The "lab-on-a-chip" platform is capable of detecting protein cancer markers in the blood using the very latest advances in plasmonics, nano-fabrication, microfluids and surface chemistry.
The device developed by an international team of researchers, led by the Institute of Photonic Sciences in Castelldefelsis Spain, is able to detect very low concentrations of protein cancer markers in blood, enabling diagnoses of the disease in its earliest stages.
The detection of cancer in its very early stages is seen as key to the successful diagnosis and treatment of this disease, researchers said.
Although very compact (only a few square centimetres), the lab-on-a-chip hosts various sensing sites distributed across a network of fluidic micro-channels that enables it to conduct multiple analyses.

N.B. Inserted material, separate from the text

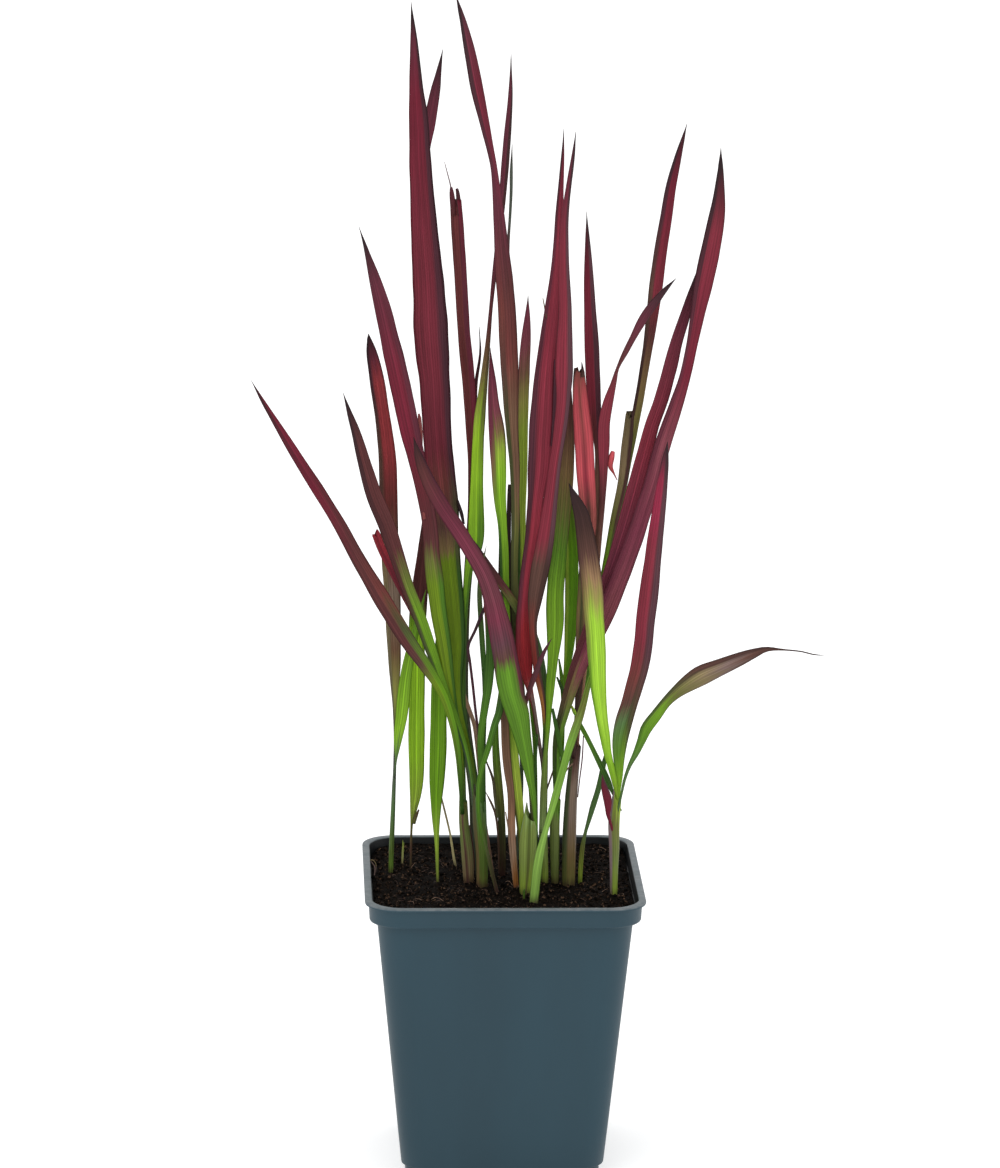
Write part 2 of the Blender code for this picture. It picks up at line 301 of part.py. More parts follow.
    Leaf("leaf_thread_tip_centre", PLUM, (3, 5, 4), 0,
         ((4.2, 92, 1.1), (5.2, 108, 1.1), (6.2, 124, 1.1), (5.2, 150, 1.4), (4.4, 180, 1.8),
          (3.8, 210, 2.2), (2.4, 240, 2.4), (1.2, 265, 2.2), (0.3, 285, 1.6), (0.2, 300, 1.0),
          (0.7, 310, 0.9), (1, 318, 1.0), (1, 325, 1.0), (1.2, 333.5, 0)), True),
    Leaf("leaf_thread_tip_left", PLUM, (20, 24, 26, 28), 0,
         ((-9, 96.4, 1.0), (-9.2, 110, 1.0), (-9.8, 124, 1.0), (-11, 138, 1.2), (-12.2, 155, 1.4),
          (-12.4, 175, 1.6), (-11.6, 195, 1.8), (-10, 215, 1.8), (-9.6, 230, 1.8), (-9.9, 245, 1.6),
          (-9.7, 256, 1.2), (-8.4, 266, 0.8), (-8.8, 275, 0)), True),
    Leaf("stalk_straw", STRAW, (18.6, 19, 19.4), 0,
         ((-14.6, 96, 0.8), (-15.6, 100, 0.8), (-17, 108, 0.7), (-19.5, 118.5, 0.6), (-20.6, 123, 0)), True),
    Leaf("stub_yellow", STRAW, (22, 22, 22), 0,
         ((-32.6, 97, 0.7), (-32.3, 101, 0.7), (-32.1, 105, 0.6)), True, True),
    Leaf("sliver_dry", BROWN_RED, (9, 7, 4), 0,
         ((-0.6, 93.8, 0.8), (-1.2, 106, 0.8), (-2.2, 114, 0.8), (-4, 118.7, 0.7), (-5.8, 122.2, 0)), True),
    Leaf("stub_front", DARK_GREEN, (-19.5, -19.5, -19.5), 0,
         ((7.2, 85.8, 0.9), (7.2, 87, 0.8), (7.3, 88.6, 0.6)), True, True),
)


def clear_scene():
    for obj in list(bpy.data.objects):
        bpy.data.objects.remove(obj, do_unlink=True)


def material(name, colour, roughness):
    made = bpy.data.materials.new(name)
    made.use_nodes = True
    shader = made.node_tree.nodes["Principled BSDF"]
    shader.inputs["Base Color"].default_value = (*colour, 1.0)
    shader.inputs["Roughness"].default_value = roughness
    shader.inputs["Metallic"].default_value = 0.0
    return made


def add_object(name, bm, colour, roughness, smooth=True):
    """Turns a body made in millimetres into a named object in metres."""
    bmesh.ops.recalc_face_normals(bm, faces=bm.faces)
    mesh = bpy.data.meshes.new(name)
    bmesh.ops.scale(bm, vec=(MM, MM, MM), verts=bm.verts)
    bm.to_mesh(mesh)
    bm.free()
    if smooth:
        mesh.shade_smooth()
        mesh.set_sharp_from_angle(angle=math.radians(35))
    mesh.materials.append(material(name, colour, roughness))
    obj = bpy.data.objects.new(name, mesh)
    bpy.context.scene.collection.objects.link(obj)
    return obj


def bridge(bm, lower, upper):
    """Faces between two rings that have the same number of points."""
    count = len(lower)
    for i in range(count):
        after = (i + 1) % count
        bm.faces.new((lower[i], lower[after], upper[after], upper[i]))


def loft(rings):
    """A closed body through rings of points, with a flat or pointed cap at each end."""
    bm = bmesh.new()
    made = [[bm.verts.new(point) for point in ring] for ring in rings]
    for lower, upper in zip(made, made[1:]):
        if len(upper) == 1:
            for i, vertex in enumerate(lower):
                bm.faces.new((vertex, lower[(i + 1) % len(lower)], upper[0]))
        else:
            bridge(bm, lower, upper)
    bm.faces.new(made[0][::-1])
    if len(made[-1]) > 1:
        bm.faces.new(made[-1])
    return bm


def rounded_square(half, corner, height, side_steps=1):
    """One ring of points round a square with round corners; height is a number or a rule of x and y."""
    middle = half - corner
    corners = ((middle, middle), (-middle, middle), (-middle, -middle), (middle, -middle))
    flat = []
    for quarter, (cx, cy) in enumerate(corners):
        for step in range(CORNER_STEPS + 1):
            angle = (quarter + step / CORNER_STEPS) * math.pi / 2
            flat.append((cx + corner * math.cos(angle), cy + corner * math.sin(angle)))
        x, y = flat[-1]
        after_x, after_y = corners[(quarter + 1) % 4]
        for step in range(1, side_steps):
            share = step / side_steps
            flat.append((x + (after_x - cx) * share, y + (after_y - cy) * share))
    return [Vector((x, y, height(x, y) if callable(height) else height)) for x, y in flat]


def body_half(z):
    """The outer half width of the pot's tapered body at a height."""
    body_top = POT_HEIGHT - BAND_HEIGHT - LIP_THICK
    return BODY_FOOT_HALF + (BODY_TOP_HALF - BODY_FOOT_HALF) * (z - FOOT_HEIGHT) / (body_top - FOOT_HEIGHT)


def pot_profile():
    """(half width, height) up the outside, over the lip and down the inside."""
    band_foot = POT_HEIGHT - LIP_THICK - BAND_HEIGHT
    foot = BODY_FOOT_HALF - FOOT_INSET
    outside = [(foot, 0.0), (foot, FOOT_HEIGHT), (BODY_FOOT_HALF, FOOT_HEIGHT), (BODY_TOP_HALF, band_foot),
               (BAND_HALF - BAND_DRAFT, band_foot), (BAND_HALF, POT_HEIGHT - LIP_THICK),
               (LIP_HALF, POT_HEIGHT - LIP_THICK), (LIP_HALF, POT_HEIGHT)]
    return outside + inside_profile(0.0)


def inside_profile(clearance):
    """(half width, height) down the inside of the pot, kept clear of its wall by a clearance."""
    band_foot = POT_HEIGHT - LIP_THICK - BAND_HEIGHT
    ledge = band_foot + WALL + clearance
    return [(BAND_HALF - WALL - clearance, POT_HEIGHT),
            (BAND_HALF - BAND_DRAFT - WALL - clearance, ledge + LEDGE_SLOPE),
            (body_half(band_foot) - WALL - clearance, ledge),
            (BODY_FOOT_HALF - FOOT_INSET - WALL - clearance, FLOOR_THICK + clearance)]


def make_pot():
    """A thin-walled square pot, with drain holes cut through its floor."""
    rings = [rounded_square(half, CORNER * half / LIP_HALF, z) for half, z in pot_profile()]
    pot = add_object("pot", loft(rings), POT_GREY, 0.42)
    cutter_mesh = bmesh.new()
    for x in DRAIN_HOLE_OFFSETS:
        for y in DRAIN_HOLE_OFFSETS:
            if x or y:
                made = bmesh.ops.create_cone(cutter_mesh, cap_ends=True, segments=12, depth=FLOOR_THICK * 3,
                                             radius1=DRAIN_HOLE_RADIUS, radius2=DRAIN_HOLE_RADIUS)
                bmesh.ops.translate(cutter_mesh, verts=made["verts"], vec=(x, y, FLOOR_THICK / 2))
    cutter = add_object("drain_hole_cutter", cutter_mesh, POT_GREY, 0.5, smooth=False)
    cutter.hide_render = True
    cutter.display_type = "WIRE"
    holes = pot.modifiers.new("drain_holes", "BOOLEAN")
    holes.object = cutter
    holes.operation = "DIFFERENCE"
    holes.solver = "EXACT"


def soil_height(x, y):
    """The lumpy top of the soil, heaped up along the back."""
    lumps = math.sin(0.12 * x + 1.3) * math.cos(0.1 * y) + 0.5 * math.sin(0.19 * y + 0.15 * x)
    heap = SOIL_BACK_RISE * max(0.0, y / BODY_TOP_HALF) ** 3
    return SOIL_TOP + SOIL_RELIEF * lumps + heap


def make_soil():
    """The soil that fills the pot, with a lumpy top built up in smaller and smaller rings."""
    rim, upper, lower, floor = inside_profile(GAP)
    sides = [floor, lower, upper]
    rings = [rounded_square(half, CORNER * half / LIP_HALF, z, SOIL_SIDE_STEPS) for half, z in sides]
    for ring in range(SOIL_RINGS):
        half = upper[0] * (1 - ring / SOIL_RINGS)
        rings.append(rounded_square(half, CORNER * half / LIP_HALF, soil_height, SOIL_SIDE_STEPS))
    rings.append([Vector((0, 0, soil_height(0, 0)))])
    add_object("soil", loft(rings), PEAT, 0.95)


def smooth_step(near, t):
    """The value at t between the middle two of four neighbours, on a smooth curve through them all."""
    p0, p1, p2, p3 = near
    bent = 2 * p1 + (p2 - p0) * t + (2 * p0 - 5 * p1 + 4 * p2 - p3) * t ** 2
    return (bent + (3 * p1 - p0 - 3 * p2 + p3) * t ** 3) * 0.5


def smooth_through(points, count):
    """Evenly spaced stations on a smooth curve through hand-set points."""
    points = [Vector(point) for point in points]
    places = [0.0]
    for before, after in zip(points, points[1:]):
        places.append(places[-1] + math.dist(before[:2], after[:2]))
    ends = [points[0] * 2 - points[1]] + points + [points[-1] * 2 - points[-2]]
    stations = []
    segment = 0
    for i in range(count):
        place = places[-1] * i / (count - 1)
        while segment < len(points) - 2 and place > places[segment + 1]:
            segment += 1
        t = (place - places[segment]) / (places[segment + 1] - places[segment])
        stations.append(smooth_step(ends[segment:segment + 4], t))
    return stations


def depth_at(depths, s):
    """A smooth change of depth through evenly spaced depths from foot to tip."""
    spans = len(depths) - 1
    span = min(int(s * spans), spans - 1)
    t = s * spans - span
    ends = (2 * depths[0] - depths[1], *depths, 2 * depths[-1] - depths[-2])
    return smooth_step(ends[span:span + 4], t)


def slide(x, z, depth):
    """The point at a depth on the sight line from the eye through (x, z) of the middle plane."""
    seen = Vector((x, 0.0, z))
    return EYE + (seen - EYE) * ((depth - EYE.y) / -EYE.y)


def centre_line(stations, depths):
    """A blade's or sheath's middle line in space."""
    last = len(stations) - 1
    return [slide(x, z, depth_at(depths, i / last)) for i, (x, z, width) in enumerate(stations)]


def frames_along(line):
    """At each point the directions along the line, across it and away from the eye."""
    frames = []
    for i, point in enumerate(line):
        along = (line[min(i + 1, len(line) - 1)] - line[max(i - 1, 0)]).normalized()
        across = (point - EYE).normalized().cross(along).normalized()
        frames.append((along, across, along.cross(across)))
    return frames


def stand_on_soil(ring):
    """Cuts a foot flat, just above the highest soil under it."""
    z = FOOT_ABOVE_SOIL + max(soil_height(point.x, point.y) for point in ring)
    return [Vector((point.x, point.y, z)) for point in ring]


def station_count(leaf):
    """More stations on a longer leaf."""
    length = sum(math.dist(a[:2], b[:2]) for a, b in zip(leaf.points, leaf.points[1:]))
    return max(FEWEST_STATIONS, min(MOST_STATIONS, round(length / STATION_STEP)))


def make_leaf(leaf):
    """A thin blade with a raised midrib, whose face turns slowly away from the front."""
    stations = smooth_through(leaf.points, station_count(leaf))
    line = centre_line(stations, leaf.depths)
    last = len(line) - 1
    rings = []
    for i, (along, across, away) in enumerate(frames_along(line)):
        if i == last and not leaf.blunt:
            rings.append([line[i]])
            break
        share = i / last
        angle = math.radians(leaf.turn) * share * share * (3 - 2 * share)
        side = across * math.cos(angle) + away * math.sin(angle)
        face = away * math.cos(angle) - across * math.sin(angle)
        half = max(stations[i][2], 0.3) / (2 * math.cos(angle))
        thick = min(MIDRIB_THICK, 0.26 + 0.16 * half)
        middle = line[i] + face * (FOLD * half)
        rings.append([line[i] - side * half, middle - face * (thick / 2), line[i] + side * half,
                      middle + face * (thick / 2)])
    if leaf.rooted:
        rings[0] = stand_on_soil(rings[0])
    add_object(leaf.name, loft(rings), leaf.colour, 0.5)


def make_sheath(sheath):
    """A rolled stem of leaf sheaths, a little deeper than wide."""
    stations = smooth_through(sheath.points, SHEATH_STATIONS)
    line = centre_line(stations, sheath.depths)
    rings = []
    for i, (along, across, away) in enumerate(frames_along(line)):
        half = stations[i][2] / 2
        ring = []
        for side in range(SHEATH_SIDES):
            angle = 2 * math.pi * (side + 0.5) / SHEATH_SIDES
            ring.append(line[i] + (across * math.cos(angle) + away * math.sin(angle)) * half)
        rings.append(ring)
    rings[0] = stand_on_soil(rings[0])
    top = line[-1].z
    rings[-1] = [Vector((point.x, point.y, top)) for point in rings[-1]]
    add_object(sheath.name, loft(rings), sheath.colour, 0.5)


def main():
    clear_scene()
    make_pot()
    make_soil()
    for sheath in SHEATHS:
        make_sheath(sheath)
    for leaf in LEAVES:
        make_leaf(leaf)


main()
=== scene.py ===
"""Potted Japanese blood grass: its pot, soil, sheaths, blades and litter, made finely for close views.

Sizes are in millimetres, and become metres where a mesh is made. +Z is up and the front faces -Y.
"""

import math
import random
from collections import namedtuple

import bmesh
import bpy
import numpy as np
from bpy.props import FloatProperty, FloatVectorProperty, IntProperty, PointerProperty
from mathutils import Matrix, Vector, noise


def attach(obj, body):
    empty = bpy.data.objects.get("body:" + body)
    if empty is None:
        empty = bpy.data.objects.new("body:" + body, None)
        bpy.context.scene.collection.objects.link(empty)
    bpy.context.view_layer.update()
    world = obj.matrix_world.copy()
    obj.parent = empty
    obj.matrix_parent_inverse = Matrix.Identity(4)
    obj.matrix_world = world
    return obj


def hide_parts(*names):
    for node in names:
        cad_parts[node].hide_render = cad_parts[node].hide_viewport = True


bl_info = {
    "name": "Potted Blood Grass",
    "version": (1, 0, 0),
    "blender": (4, 5, 0),
    "location": "3D Viewport > Sidebar > Grass",
    "description": "Builds a potted clump of blood grass: pot, soil, sheaths, blades and litter",
    "category": "Add Mesh",
}

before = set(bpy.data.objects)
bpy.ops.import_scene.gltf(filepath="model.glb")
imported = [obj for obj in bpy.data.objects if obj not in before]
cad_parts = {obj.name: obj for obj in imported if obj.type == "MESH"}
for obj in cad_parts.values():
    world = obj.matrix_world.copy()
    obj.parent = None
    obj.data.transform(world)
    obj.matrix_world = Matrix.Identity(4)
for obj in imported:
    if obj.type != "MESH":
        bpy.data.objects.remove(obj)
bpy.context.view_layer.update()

MM = 0.001
BODY = "root"
UV_NAME = "across_and_along"

# How far the soil stands off the pot's wall.
GAP = 0.3

# The pot's sizes, the sides of its drain holes, the points along its straight sides, and the angle from
# which an edge of it is sharp.
POT_HEIGHT = 95.0
LIP_HALF = 45.0
LIP_THICK = 1.0
BAND_HALF = 43.8
BAND_HEIGHT = 5.9
BAND_DRAFT = 0.3
BODY_TOP_HALF = 41.1
BODY_FOOT_HALF = 32.8
FOOT_INSET = 1.4
FOOT_HEIGHT = 4.4
WALL = 1.2
LEDGE_SLOPE = 0.4
FLOOR_THICK = 2.0
CORNER = 11.0
DRAIN_HOLE_RADIUS = 3.5
DRAIN_HOLE_SIDES = 32
DRAIN_HOLE_OFFSETS = (-18.0, 0.0, 18.0)
POT_SIDE_STEPS = 4
SHARP_DEGREES = 50.0

# Heights of the rings up the outside of the pot's body, and down its inside.
BODY_RINGS = (16.0, 32.0, 48.0, 64.0, 80.0)
INNER_RINGS = (64.0, 32.0)

# The soil's height and lumps, how far its crumbly top lies under the smooth one, and the mounds round feet.
SOIL_TOP = 90.4
SOIL_RELIEF = 0.45
SOIL_BACK_RISE = 2.4
CRUMBLY_DROP = 0.2
MOUND_HEIGHT = 0.8
MOUND_REACH = 2.2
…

Gold nano-particles lie on the surface of the chip and are chemically programed with an antibody receptor in such a way that they are capable of specifically attracting the protein markers circulating in blood.
When a drop of blood is injected into the chip, it circulates through the micro-channels and if cancer markers are present in the blood, they will stick to the nano-particles located on the micro-channels as they pass by, setting off changes in what is known as the "plasmonic resonance".
The device monitors these changes, the magnitude of which are directly related to the concentration/number of markers in the patient blood thus providing a direct assessment of the risk for the patient to develop a cancer.
"The most fascinating finding is that we are capable of detecting extremely low concentrations of this protein in a matter of minutes, making this device an ultra-high sensitivity, state-of-the-art, powerful instrument that will benefit early detection and treatment monitoring of cancer," said Professor Romain Quidant from the Institute of Photonic Sciences in Castelldefels.